FCA’s Consumer Duty ‘a major shift’ in financial services

The Financial Conduct Authority (FCA) has confirmed its plans to bring in a new Consumer Duty, which will fundamentally improve how firms serve consumers. It will set higher and clearer standards of consumer protection across financial services and require firms to put their customers’ needs first.  

The Duty is made up of an overarching principle and new rules firms will have to follow. It will mean that consumers should receive communications they can understand, products and services that meet their needs and offer fair value, and they get the customer support they need, when they need it.  

Clarity on the FCA’s expectations and firms focusing on what their customers need should lead to more flexibility for firms to compete and innovate in the interests of consumers.

The Duty forms part of the FCA’s transformation to becoming a more assertive and data-led regulator. With firms assessing how they’re meeting their customers’ needs, the FCA will be able to quickly identify practices that don’t deliver the right outcomes for consumers and act before practices become entrenched as market norms.
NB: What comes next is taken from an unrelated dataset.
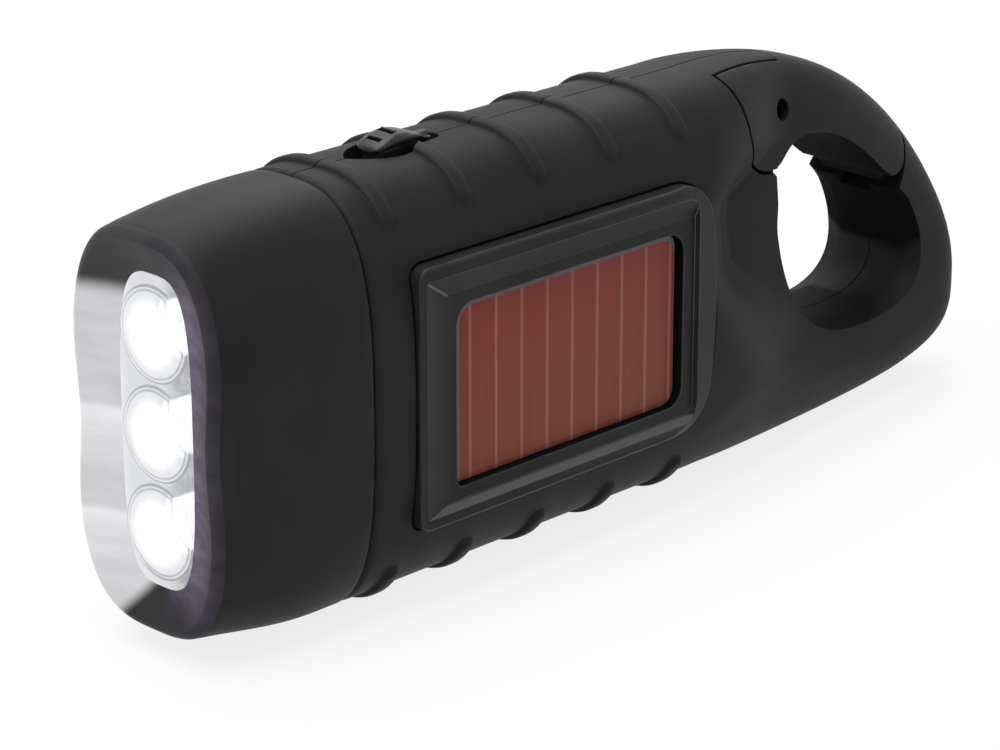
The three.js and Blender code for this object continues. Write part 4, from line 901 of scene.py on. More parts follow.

Sheldon Mills, Executive Director of Consumers and Competition, said: “The Consumer Duty will lead to a major shift in financial services and will promote competition and growth based on high standards. As the Duty raises the bar for the firms we regulate, it will prevent some harm from happening and will make it easier for us to act quickly and assertively when we spot new problems.”

The Duty will include requirements for firms to:

  • End rip-off charges and fees
  • Make it as easy to switch or cancel products as it was to take them out in the first place
  • Provide helpful and accessible customer support, not making people wait so long for an answer that they give up
  • Provide timely and clear information that people can understand about products and services so consumers can make good financial decisions, rather than burying key information in lengthy terms and conditions that few have the time to read
  • Provide products and services that are right for their customers
  • Focus on the real and diverse needs of their customers, including those in vulnerable circumstances, at every stage and in each interaction

Commenting on announcement, NACFB senior compliance officer, Charlotte Mathieson, said: With a 12-month implementation period now live, we are working hard to dissect the detail of the policy statement so we can understand how the FCA intends to assert their regulatory powers over firms to ensure the right outcomes for consumers are achieved and how these data-led assessments will vary from the existing Treating Customers Fairly framework.”

The FCA is giving firms 12 months to implement the new rules for all new and existing products and services that are currently on sale. The rules will be extended to closed book products 12 months later, to give firms more time to bring these older products, that are no longer on sale, up to the new standards.